> [PROBLEM DESCRIPTION]: Transcribe word for word only the span whose first line is the one with "for name, shape" and whose last line is the one with "# Everything is"; both of those lines belong to it.
>> Start DATASET SECTION
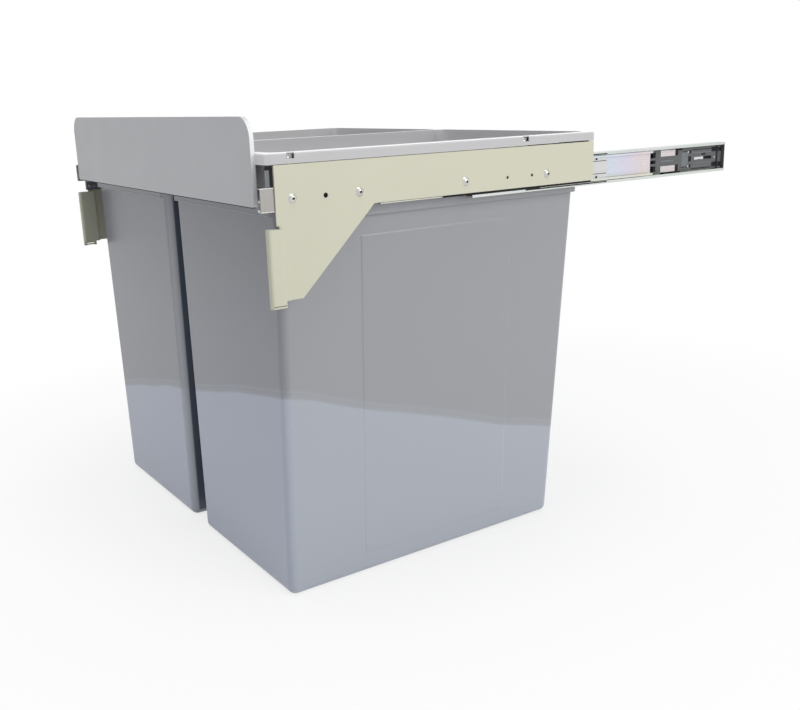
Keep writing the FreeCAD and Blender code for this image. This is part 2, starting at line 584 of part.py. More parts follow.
def soft_close_housing():
    """Moulded housing: open fork in front, closed body with the catch's slot behind."""
    x0, x1 = HOUSING_X, HOUSING_X + HOUSING_THICK
    tall = TRACK_OUT - HOUSING_PLAY
    body = HOUSING_BODY / 2
    spine = HOUSING_SPINE / 2
    bar = HOUSING_FRONT + HOUSING_TEETH
    window = bar + HOUSING_BAR
    rear_bar = window + HOUSING_WINDOW
    rear = HOUSING_FRONT + HOUSING_LENGTH
    pieces = [box(x0, x1, bar, window, SLIDE_AXIS - body, SLIDE_AXIS + body),
              box(x0, x1, window, rear_bar, SLIDE_AXIS - spine, SLIDE_AXIS + spine),
              box(x0, x1, rear_bar, rear_bar + HOUSING_REAR_BAR, SLIDE_AXIS - tall, SLIDE_AXIS + tall),
              box(x0, x1, rear_bar + HOUSING_REAR_BAR, rear, SLIDE_AXIS - body, SLIDE_AXIS + body)]
    tooth = HOUSING_TEETH
    for s in (-1, 1):
        pieces.append(box(x0, x1, bar - tooth / 2, bar, SLIDE_AXIS + s * (body - TOOTH_HEIGHT),
                          SLIDE_AXIS + s * body))
        pieces.append(box(x0, x1, bar - tooth, bar, SLIDE_AXIS + s * TOOTH_PLACE,
                          SLIDE_AXIS + s * (TOOTH_PLACE + TOOTH_HEIGHT)))
    housing = fuse(pieces)
    y0, y1 = catch_bounds()
    half = CATCH_HEIGHT / 2 + CATCH_GAP
    slot = box(x1 - CATCH_THICK - CATCH_GAP, x1 + OVER, y0 - CATCH_GAP, y1 + CATCH_TRAVEL + CATCH_GAP,
               SLIDE_AXIS - half, SLIDE_AXIS + half)
    pins = [cylinder_x(x0 - OVER, x1 + OVER, HOUSING_FRONT + y, SLIDE_AXIS + z, PIN_DIAMETER)
            for y, z in PIN_PLACES]
    return housing.cut(group([slot] + pins))


def soft_close_catch():
    """Sliding catch with a gap between its two cheeks for the drawer member's tongue."""
    x1 = HOUSING_X + HOUSING_THICK
    y0, y1 = catch_bounds()
    half = CATCH_HEIGHT / 2
    slider = box(x1 - CATCH_THICK, x1, y0, y1, SLIDE_AXIS - half, SLIDE_AXIS + half)
    gap_y = y0 + (CATCH_LENGTH - CATCH_MOUTH) / 2
    gap = box(x1 - CATCH_THICK / 2, x1 + OVER, gap_y, gap_y + CATCH_MOUTH,
              SLIDE_AXIS - half - OVER, SLIDE_AXIS + half + OVER)
    return slider.cut(gap)


def soft_close_pins():
    """Round pins through the housing, standing on the cabinet member's web."""
    x1 = HOUSING_X + HOUSING_THICK + PIN_PROUD
    return group([cylinder_x(HOUSING_X, x1, HOUSING_FRONT + y, SLIDE_AXIS + z, PIN_DIAMETER)
                  for y, z in PIN_PLACES])


def end_stop():
    """Rear end stop of the cabinet member."""
    half = TRACK_OUT - HOUSING_PLAY
    return box(HOUSING_X, HOUSING_X + STOP_DEPTH, RAIL_REAR - STOP_LENGTH, RAIL_REAR,
               SLIDE_AXIS - half, SLIDE_AXIS + half)


# ---------------------------------------------------------------- bins, right-hand side
def bin_section(z, inset, radius):
    """Level section through a bin's body at height z, moved in by inset."""
    top = RIM_BOTTOM
    f = (top - z) / (top + BIN_DEPTH)
    x0 = COLLAR_IN + COLLAR_PROUD_INNER + BIN_INNER_DRAFT * f + inset
    x1 = COLLAR_OUT - COLLAR_PROUD_SLOPED - BIN_SIDE_DRAFT * f - inset
    y0 = COLLAR_FRONT + COLLAR_PROUD + inset
    y1 = COLLAR_BACK - COLLAR_PROUD_SLOPED - BIN_BACK_DRAFT * f - inset
    return rounded_wire(x0, x1, y0, y1, z, radius)


def bin_body(inset, z_low, z_high, radius):
    """Tapered solid between two level sections."""
    return Part.makeLoft([bin_section(z_low, inset, radius), bin_section(z_high, inset, radius)], True, True)


def lowest_edges(solid):
    """Edges round the flat underside of a solid."""
    return [e for e in solid.Edges if e.BoundBox.ZMax < solid.BoundBox.ZMin + EDGE_TOLERANCE]


def waste_bin():
    """Right-hand bin: tapered shell, turned-down collar and the rim that rests on the ledge."""
    outer = bin_body(0.0, -BIN_DEPTH, RIM_TOP, BIN_CORNER)
    outer = outer.makeFillet(BIN_FLOOR_RADIUS, lowest_edges(outer))
    rim = rounded_block(OPEN_IN + RIM_PLAY, OPEN_OUT - RIM_PLAY, OPENING_FRONT + RIM_PLAY, COLLAR_BACK,
                        RIM_BOTTOM, RIM_TOP, OPENING_CORNER - RIM_PLAY)
    collar = rounded_block(COLLAR_IN, COLLAR_OUT, COLLAR_FRONT, COLLAR_BACK, COLLAR_SIDE_BOTTOM,
                           RIM_BOTTOM, BIN_CORNER + COLLAR_PROUD)
    w = COLLAR_WALL
    gap = rounded_block(COLLAR_IN + w, COLLAR_OUT - w, COLLAR_FRONT + w, COLLAR_BACK - w,
                        COLLAR_SIDE_BOTTOM, RIM_BOTTOM, BIN_CORNER + COLLAR_PROUD - w)
    collar = collar.cut(gap)
    shorter = box(0, HALF, COLLAR_FRONT - OVER, COLLAR_STEP, COLLAR_SIDE_BOTTOM - OVER, COLLAR_FRONT_BOTTOM)
    collar = collar.cut(shorter)
    shell = fuse([outer, rim, collar])
    hollow = bin_body(BIN_WALL, -BIN_DEPTH + BIN_FLOOR, RIM_TOP + OVER, BIN_CORNER - BIN_WALL)
    hollow = hollow.makeFillet(BIN_FLOOR_RADIUS - BIN_WALL, lowest_edges(hollow))
    return shell.cut(hollow)


def write(name, shape):
    """Move a piece to the row's origin and write it."""
    placed = shape.copy()
    placed.translate(-ORIGIN)
    placed.exportStep("parts/" + name + ".step")
    box_ = placed.BoundBox
    print(f"{name:28s} solids {len(placed.Solids):3d} volume {placed.Volume / 1000:9.2f} cm3  "
          f"X {box_.XMin:8.2f} {box_.XMax:8.2f}  Y {box_.YMin:8.2f} {box_.YMax:8.2f}  "
          f"Z {box_.ZMin:8.2f} {box_.ZMax:8.2f} valid {placed.isValid()}")


def main():
    """Build every piece and write one file for each."""
    os.makedirs("parts", exist_ok=True)
    write("top_frame", top_frame())
    write("front_panel", front_panel())
    write("front_panel_screws", front_panel_screws())
    handed = {
        "side_plate": side_plate(),
        "door_pocket": door_pocket(),
        "plate_screws": plate_screws(),
        "frame_rivets": frame_rivets(),
        "outer_slide_member": outer_member(),
        "middle_slide_member": middle_member(),
        "inner_slide_member": inner_member(),
        "inner_ball_cage": inner_ball_cage(),
        "inner_balls": balls(*inner_row()),
        "outer_ball_cage": outer_ball_cage(),
        "outer_balls": balls(*outer_row()),
        "soft_close_housing": soft_close_housing(),
        "soft_close_catch": soft_close_catch(),
        "soft_close_pins": soft_close_pins(),
        "end_stop": end_stop(),
        "waste_bin": waste_bin(),
    }
    for name, shape in handed.items():
        write("right_" + name, shape)
        write("left_" + name, mirrored(shape))
    print("origin in carriage coordinates", ORIGIN)


main()
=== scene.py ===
# %% [markdown]
# # A pull-out waste carriage
# The real object is a folded steel frame that carries two moulded bins and rolls out of a kitchen
# cabinet on ball slides.  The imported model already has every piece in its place, so this script
# adds what a drawing lacks: paint, moulded plastic, bright zinc, small formed details and light.
# Everything is in metres: +X is to the right, the front faces -Y and +Z is up.

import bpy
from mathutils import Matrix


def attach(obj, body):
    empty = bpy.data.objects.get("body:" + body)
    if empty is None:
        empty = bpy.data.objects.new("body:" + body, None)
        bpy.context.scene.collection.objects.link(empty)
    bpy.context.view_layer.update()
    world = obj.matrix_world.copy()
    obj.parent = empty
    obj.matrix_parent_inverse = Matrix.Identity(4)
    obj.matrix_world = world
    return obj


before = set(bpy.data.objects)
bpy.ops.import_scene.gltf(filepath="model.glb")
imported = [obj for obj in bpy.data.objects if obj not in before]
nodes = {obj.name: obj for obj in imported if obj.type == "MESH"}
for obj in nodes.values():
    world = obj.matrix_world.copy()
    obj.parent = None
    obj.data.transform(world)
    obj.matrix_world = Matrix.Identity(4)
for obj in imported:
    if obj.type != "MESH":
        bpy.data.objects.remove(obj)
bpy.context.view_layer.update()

# %% [markdown]
# ## Modules
# Meshes are made with bmesh, Blender's mesh library for scripts.  It places every vertex by measure,
# where an operator of the editor would depend on what happens to be selected or active.

# %% Modules
import math

import bmesh
import bpy
from mathutils import Matrix, Vector

MM = 0.001
scene = bpy.context.scene
print("one millimetre is", MM, "of the scene's unit")

# %% [markdown]
# ## Measures
# The drawing was made in carriage measures: X from the middle, Y back from the front edge of the
# side plates, Z up from their top edge.  The row's origin lies between the rails' fixing holes, so
# one helper moves a point from those measures to the scene.  It keeps every number below readable
# as a distance on the real carriage.

# %% Carriage measures
DATUM = Vector((0.0, 360.5, -30.5))
SLIDE_AXIS = -30.5


def at(x, y, z):
    """Point in the scene from carriage millimetres."""
    return (Vector((x, y, z)) - DATUM) * MM


print("front edge of the plates is at", tuple(round(c, 4) for c in at(0, 0, 0)))

# %% [markdown]
# ## Camera
# The camera was found by fitting the straight edges of the frame, the plates and the slide to the
# photograph.  Its axes are written out as a matrix, which is exact, where aiming it at a point and
# rolling it by eye would not be.

# %% Camera
FOCAL_PX = 963.39
IMAGE_WIDTH, IMAGE_HEIGHT = 800, 710
CENTRE_PX = (385.265, 353.039)
RIGHT = Vector((0.5578090, 0.8292637, -0.0342178))
DOWN = Vector((0.1955441, -0.1713775, -0.9656046))
FORWARD = Vector((-0.8066050, 0.5319318, -0.2577536))
EYE = at(1056.679, -400.221, 56.165)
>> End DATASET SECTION
> [SOLUTION TO THE EXERCISE]:
    for name, shape in handed.items():
        write("right_" + name, shape)
        write("left_" + name, mirrored(shape))
    print("origin in carriage coordinates", ORIGIN)


main()
=== scene.py ===
# %% [markdown]
# # A pull-out waste carriage
# The real object is a folded steel frame that carries two moulded bins and rolls out of a kitchen
# cabinet on ball slides.  The imported model already has every piece in its place, so this script
# adds what a drawing lacks: paint, moulded plastic, bright zinc, small formed details and light.
# Everything is in metres: +X is to the right, the front faces -Y and +Z is up.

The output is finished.